Day 25 - Heart Aches

Heartache. Heart Ache.

I don't know who first said it, but it is spot on. How can emotional pain manifest in physical pain? Nothing is physically "wrong" with me, but when I remember Anderson... there is a spot in the middle of my chest that tightens... almost to the point where it's hard to breathe. My heart hurts. It aches. Heartache.

Even the dictionary defines heartache as "anguish of the mind". I searched it on Wikipedia [because I know if it's on wikipedia it MUST be true... (read heavy sarcasm here just in case)] and although there isn't much of an entry on heartache, the first link was that it may relate to "love sickness".

I think that love and heartache go hand in hand. Your heart can't ache if you didn't first love. I keep thinking about heartache. Nay. I keep feeling heartache. The depth of my heartache is equal to the depth of my love and I loved with all my heart and every fiber of my being.
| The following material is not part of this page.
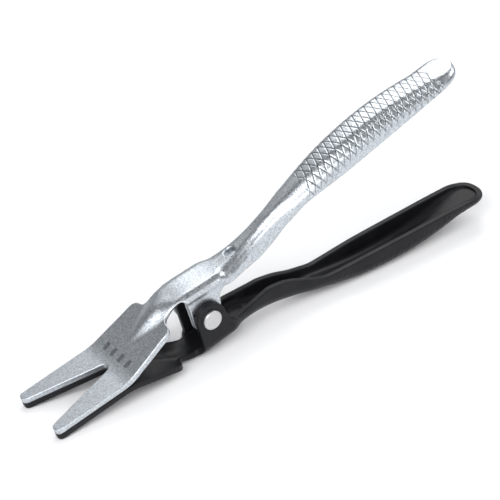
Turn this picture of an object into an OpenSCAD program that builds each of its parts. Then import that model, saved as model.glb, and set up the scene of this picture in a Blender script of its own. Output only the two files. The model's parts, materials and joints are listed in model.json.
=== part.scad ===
// Reverse-action hose separator pliers.
// One pressed-steel lever is used twice, turned half a turn about the length
// of the tool, so that on each side one lever's ear lies outside the other's.
// A single rivet joins the four ears. Squeezing the handles parts the jaws.
//
// Levers are drawn with the rivet axis on Y through the origin, the jaws
// meeting on the plane z = 0 and the handles running towards +X. The finished
// tool is then tilted to stand on the lower jaw tips and the lower handle.

/* [Sheet] */
// Thickness of the pressed sheet
sheet_t = 2.5; // [2:0.1:3]
// Clearance between the two jaws when they are closed
jaw_gap = 0.1; // [0.05:0.05:0.4]

/* [Fork] */
// Distance from the rivet axis forward to the tips of the tines
fork_reach = 75; // [66:1:84]
// Width over both tines
fork_w = 29; // [26:0.5:32]
// Width of one tine at its tip
tine_tip_w = 4.2; // [3.6:0.1:5]
// Radius of the tip corners of a tine
tine_tip_r = 1.7; // [0.8:0.1:1.8]
// Depth of the notch from the tips
notch_depth = 32.5; // [26:0.5:34]
// Width of the notch just before its rounded end
notch_root_w = 4.2; // [2:0.1:6]
// Where the flat jaw starts to bend, ahead of the rivet axis
bend_start = 45; // [43:0.5:48]
// Where that bend ends
bend_end = 38; // [36:0.5:40]
// Angle of the plate behind the bend
plate_angle = 19.8; // [17:0.1:21]

/* [Shoulder] */
// Distance from the rivet axis to the rear edge of the shoulders
shoulder_x = 18; // [17.5:0.1:19]
// Width over the shoulders
shoulder_w = 25.6; // [24:0.1:27]
// Corner radius of the shoulders
shoulder_r = 3.2; // [1:0.1:4]
// Where the central rib starts, ahead of the rivet axis
rib_start = 35; // [30:0.5:37]
// Height of the rib over the shoulders
rib_h = 2.6; // [2:0.1:3.6]
// Half width of the rib at the shoulders
rib_half_w = 8.6; // [7.5:0.1:9.5]

/* [Handle] */
// Distance from the rivet axis to the end of the handle
handle_reach = 137; // [133:1:141]
// Length of the rounded end of the handle
end_len = 10; // [7:0.5:12]
// Largest corner radius of the handle's channel
corner_r = 5.2; // [4:0.1:6]
// Diameter of the hole through the web
web_hole_d = 4.7; // [3:0.1:5]
// Distance of the web hole behind the rivet axis
web_hole_x = 20.3; // [18:0.1:23]

/* [Ears] */
// Distance from the middle of the tool to the outer face of an outer ear
ear_face_y = 9.4; // [9.2:0.1:10]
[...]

But still. What does the world know of heartache? I could be wrong, but I feel like you must have experienced love before you can experience heartache. I would never dare to say that I have loved anyone with perfect love. I don't think I'm capable. So... love. We love because He first loved us. And I'm talking about God here. Just in case.
This is how much God loved the world: He gave his Son, his one and only Son. And this is why: so that no one need be destroyed; by believing in him, anyone can have a whole and lasting life. God didn't go to all the trouble of sending his Son merely to point an accusing finger, telling the world how bad it was. He came to help, to put the world right again. Anyone who trusts in him is acquitted; anyone who refuses to trust him has long since been under the death sentence without knowing it. And why? Because of that person's failure to believe in the one-of-a-kind Son of God when introduced to him. John 3:16-18 The Message
God is love. That is who He is. Everything about Him oozes love. Oozes. I just said God oozes...love. Hm. But it's true. Everything anyone knows about love... God authored, invented, holds the patent, and everyone else's is a cheap imitation of the original genius. The love between parents and their child... the purest, most natural love that ever existed here on earth... Adam and Eve were God's first children and all of us came from them.

One who knows true love, knows true heartache. Why do we ache? From death? From abandonment? From betrayal? Hurtful words? A slap in the face? Stab in the back? God has endured all those things and more... from us... all of his children and most of all, when He sacrificed His only Son to pay the price for our sins... to ensure that we'll be paid for and enter into God's heaven.

I intended to just write a post about my pain. Obviously... my thoughts have grown past that original notion and I'm actually starting to work through the pain I'm going through right now just by reorienting... or re-focusing... myself on God amidst my pain. It's like writing this stuff is like giving myself a pep talk. Am I my own therapist sometimes? Maybe.

Somehow... I don't feel so bad anymore. Knowing that God knows what I'm feeling and that He's endured far worse and far more for SOOOOO much longer than me... I almost feel dumb for feeling the way I do. But to each his own. God would never belittle my pain and brag about how much more He's suffered than me. He empathizes. And knowing that He who has endured and overcome immeasurable pain... too much for any human to bear... still carries me in the palm of His hand and He'll never leave me... it gives me a lot of comfort... and the strength to go on another day.

Sorry I failed at writing a downer post. I tried. I just couldn't do it. Sometimes I wonder if people wonder if I'm doing badly and just writing good and happy things to cover it up. Sometimes I wonder if people wonder if I'm being sad for too long or happy too quickly. I guess there's no such time frame on grieving and I shouldn't worry about what other people think. These are my thoughts for today.

1 comment:

  1. i don't think you're being too happy or too sad or fake. :) i actually really value all the ups and downs and paradoxes you share. reminds me of a recent post from dennis tuma:

    Dear friend,

    We seldom travel in anything but first or second gear these days. Ironically, slower is faster. When we lived hard and fast in fifth gear we would drop at the ends of days, weeks, months. We would frequently wonder, "What happened this year?"

    Well, we aren't running much now. We are embracing a simpler, slower life. Wonderful things are happening.

    Our relationships are richer. Chats with our kids are more real, heart felt, joyful. The internal pressure to push hard has lost its hold on us. Our humor has returned. We've laughed more in the last two months (and cried more) than in the last two years.

    Cancer, the life stealer, has become a life giver. Go figure.

    Thank you God for this ugly disease. We are becoming more beautiful as a result.

    -Dennis and Vivien

    P.S. God, please take this despicable disease away. We know, we know. We're full of contradictions.